Das findet der Dortmunder Fan-Anwalt Stefan Witte unglaubwürdig. Aus seiner Erfahrung glaubt er zu wissen, dass eine Meldung durch die zuständige Polizeibehörde an die Zentrale Informationsstelle Sport (ZIS) gewöhnlich unmittelbar nach dem Einsatzwochenende bei der Aktenarbeit erfolgt. Die Eintragungen könne er sich nur so erklären, dass Altfälle neu aufgerollt und anders bewertet wurden: »Die Beamten haben Corona-bedingt womöglich Ermittlungsarbeit am Schreibtisch nachholen und zusätzliche Personen identifizieren können«, sagt Witte dem SPIEGEL. Auch Thomas Kessen vom Fan-Bündnis »Unsere Kurve« hält das für plausibel. Er glaubt: »Ab dem Moment, als es keinen Fußball mehr gab, hatten nicht nur die Fans, sondern auch die Polizisten viel Zeit. Vielleicht haben sie sich mit zuvor als Lappalien eingestuften Vorfällen noch mal intensiver befasst«, so Kessen gegenüber dem SPIEGEL.

»Brandstempel« für Fußballfans

Beide können sich aber auch vorstellen, dass Verstöße gegen die Corona-Verordnung als Anlass zur Speicherung genügen. Im August 2020, also im Monat nach den Fan-Feiern von Nürnberg bis Bielefeld, landeten 159 Personen in der Datenbank. »Der große Kritikpunkt ist ja: Man weiß nicht, was zu einer Eintragung führt«, sagt Kessen.

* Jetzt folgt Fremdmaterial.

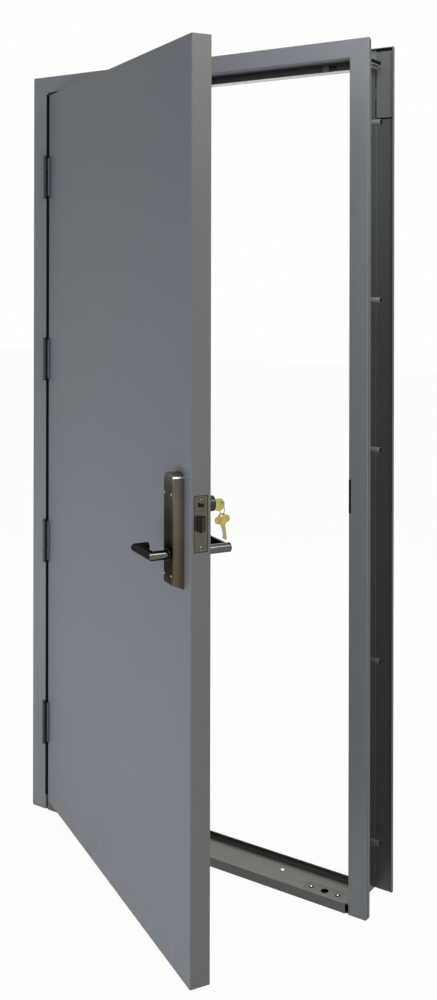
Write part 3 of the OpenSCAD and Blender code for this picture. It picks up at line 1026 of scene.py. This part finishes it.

Es reiche schon, im Umfeld von tatsächlichen auffälligen Fans angetroffen zu werden. Witte bemängelt: »Es gibt keine Kriterien oder eine Checkliste. Die Datei ist völlig intransparent.« Jede Polizeidirektion könne selbst entscheiden, ab welchem Vergehen eine Person ans ZIS gemeldet werde. Das führe dazu, dass sich große Unterschiede in der Handhabung auftäten. »Diese Willkür ist den Fans ein großer Dorn im Auge«, sagt Kessen.

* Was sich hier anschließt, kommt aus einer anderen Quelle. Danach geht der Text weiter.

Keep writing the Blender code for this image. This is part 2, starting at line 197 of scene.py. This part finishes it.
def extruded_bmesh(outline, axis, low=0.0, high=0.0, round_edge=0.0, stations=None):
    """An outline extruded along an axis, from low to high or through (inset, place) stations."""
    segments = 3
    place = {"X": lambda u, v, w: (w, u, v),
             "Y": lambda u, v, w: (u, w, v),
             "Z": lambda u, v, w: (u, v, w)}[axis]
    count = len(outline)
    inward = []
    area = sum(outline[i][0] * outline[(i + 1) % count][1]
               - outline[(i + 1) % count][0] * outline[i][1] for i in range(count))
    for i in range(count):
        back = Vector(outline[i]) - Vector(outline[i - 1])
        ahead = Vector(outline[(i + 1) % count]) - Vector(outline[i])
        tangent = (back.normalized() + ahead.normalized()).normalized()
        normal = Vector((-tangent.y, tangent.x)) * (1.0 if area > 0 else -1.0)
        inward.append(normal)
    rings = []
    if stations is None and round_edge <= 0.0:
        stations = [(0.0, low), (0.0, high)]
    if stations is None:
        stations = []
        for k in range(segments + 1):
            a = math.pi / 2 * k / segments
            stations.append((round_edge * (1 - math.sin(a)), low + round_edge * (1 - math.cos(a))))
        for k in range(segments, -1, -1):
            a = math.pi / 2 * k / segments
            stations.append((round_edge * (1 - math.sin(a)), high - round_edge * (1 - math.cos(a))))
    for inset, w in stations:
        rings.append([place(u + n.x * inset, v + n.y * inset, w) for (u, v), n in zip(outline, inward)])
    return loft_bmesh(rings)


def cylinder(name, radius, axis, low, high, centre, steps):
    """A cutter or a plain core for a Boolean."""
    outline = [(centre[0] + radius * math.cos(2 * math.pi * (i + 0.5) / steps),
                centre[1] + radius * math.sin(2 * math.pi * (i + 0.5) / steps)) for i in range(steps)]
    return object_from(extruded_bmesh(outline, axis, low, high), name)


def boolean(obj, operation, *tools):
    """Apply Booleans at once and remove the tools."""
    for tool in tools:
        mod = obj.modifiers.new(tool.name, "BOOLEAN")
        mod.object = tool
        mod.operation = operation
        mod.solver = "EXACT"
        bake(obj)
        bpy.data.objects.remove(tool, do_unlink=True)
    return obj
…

Doch was sind die Konsequenzen für Fans?

Neben der Erfassung sensibler Daten kann sich ein Eintrag in der Datei »Gewalttäter Sport« erheblich auf das Leben abseits des Fußballs auswirken: Bei jeder polizeilichen Kontrolle, ob im Autoverkehr oder am Flughafen, werden Beamte beim Abgleich der Personalien mit dem Eintrag konfrontiert, ohne Hintergründe und Details einsehen zu können. Es gab bereits Fälle von Vorverurteilungen. Das reichte bis hin zu Ausreiseverboten für Urlauber, wenn am Zielort ein Fußballspiel angesetzt ist. Und wer einmal drinsteht, wird in der Regel erst nach fünf Jahren gelöscht. Fan-Anwalt Witte spricht von einem »Brandstempel«.

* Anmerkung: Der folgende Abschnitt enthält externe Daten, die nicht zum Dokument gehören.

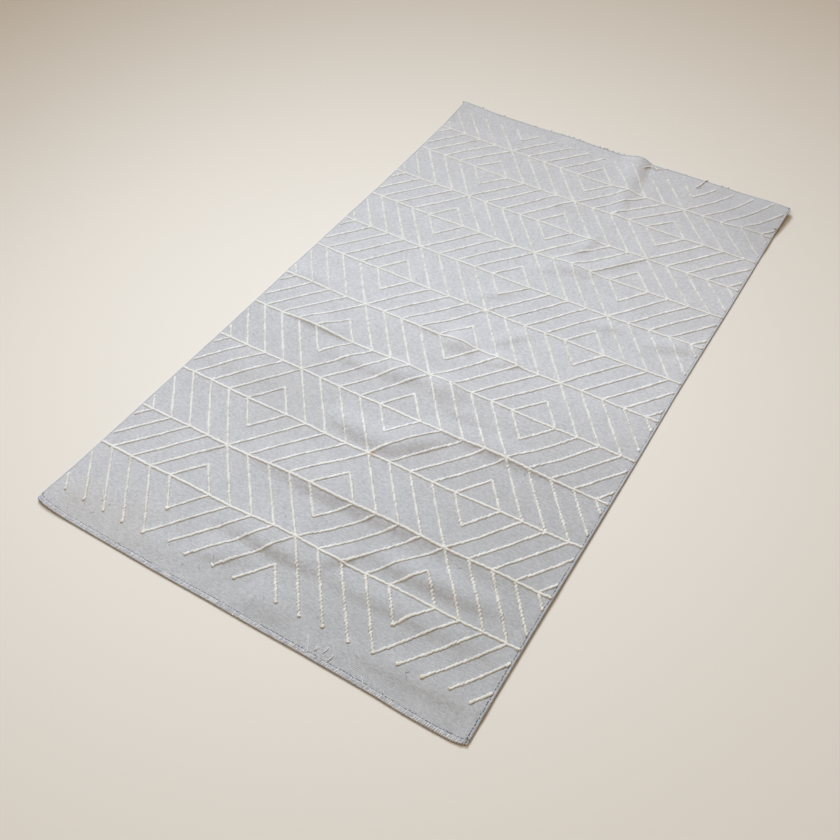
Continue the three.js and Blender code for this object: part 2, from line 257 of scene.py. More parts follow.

Zuletzt offenbarte die Bundesregierung auf Anfrage der Grünen Ende 2018 Zahlen zu den Speicherungsanlässen. Daraus geht hervor, dass rund die Hälfte der gespeicherten Personen weder wegen Gewaltdelikten verdächtigt noch verurteilt wurde.

Angesichts der über 1000 Neuspeicherungen während der Geisterspiele regt sich aus Fankreisen erneut die Forderung nach einer Abschaffung der Datei. Fan-Anwalt Witte bezeichnet sie in der jetzigen Form als »sinnfrei«. Sie sei weder datenschutzkonform noch tauge sie als Instrument gegen tatsächliche Problemfans, weil sie nicht an den Ausgang von Verfahren gekoppelt sei: »Jeder szenekundige Beamte ist eine bessere Erkenntnisquelle als diese Datei«, sagt Witte.